One criticism of the DJIA is that it exaggerates market movements because it is described in points and runs more than 100 times the straight average price of industrial stocks. Over the years, stocks have been split, but the Dow has not. It has been suggested that Dow Jones split the industrials, or move the decimal point one place to the left. The prevailing opinion, however, is that the average moves up or down strictly according to arithmetic. If the math were changed, continuity—which is the one of the average's greatest advantages—would be lost.

It must be remembered that the market "averages" are no longer really averages, although they were originally and still are referred to as such. Although they are certainly useful measures of the overall movement of the stock market, the numbers themselves must not be confused with the dollar-per-share prices of stocks. This applies not only to the DJIA but to all other stock indexes as well.

The reason for the disparity can be found in stock splits, which occur when a company believes that the per-share price of its stock is too high for broad investor appeal. The company then arbitrarily splits the high-priced shares, creating more lower-priced stocks. For example, if a stock selling for $100 is split two-for-one, the new share price would be $50. Of course, each owner of the old $100 stock must be given an additional share of stock for every original share so that the value of his or her holding will not be reduced.

Stock splitting, which occurs yearly, would distort the averages unless statistical market value-weighted adjustments were not made to compensate for them. Thus, the Dow Jones averages are not dollar averages of current market prices but movement indicators, kept essentially undistorted for more than a century.

Originally consisting of 12 stocks in 1896, the DJIA was increased to 20 in 1916 and then to its present level of 30 in 1928. Whenever any particular component stock for any reason becomes unrepresentative of its industrial sector, a substitution is made and the average adjusted, just as when a split occurs.

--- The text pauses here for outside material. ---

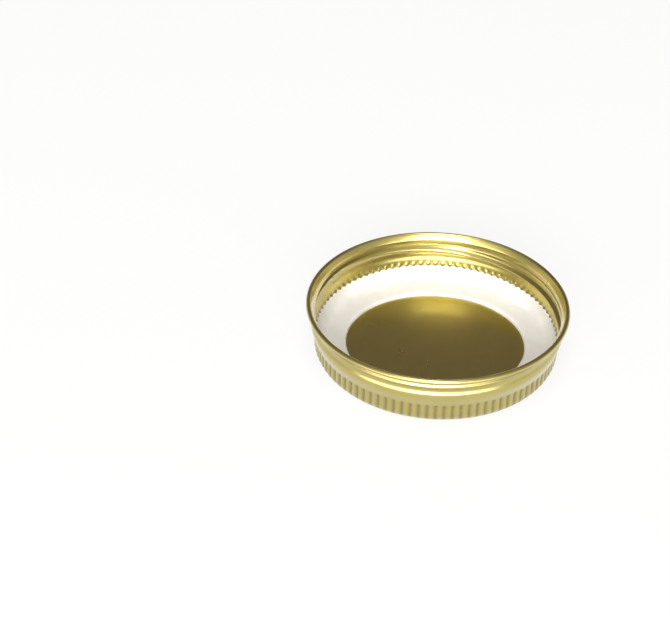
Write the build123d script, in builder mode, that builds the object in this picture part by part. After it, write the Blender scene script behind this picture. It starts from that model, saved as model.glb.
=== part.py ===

Critics sometimes charge that the DJIA includes only 30 companies and therefore fails to reflect the movement of hundreds of other stock prices. But these 30 securities are chosen as representative of the broad market and of American industry. The companies are major factors in their industries, and their stocks are widely held by both individuals and institutions. Changes in the components are made infrequently, often as a result of mergers, but occasionally to effect a better representation.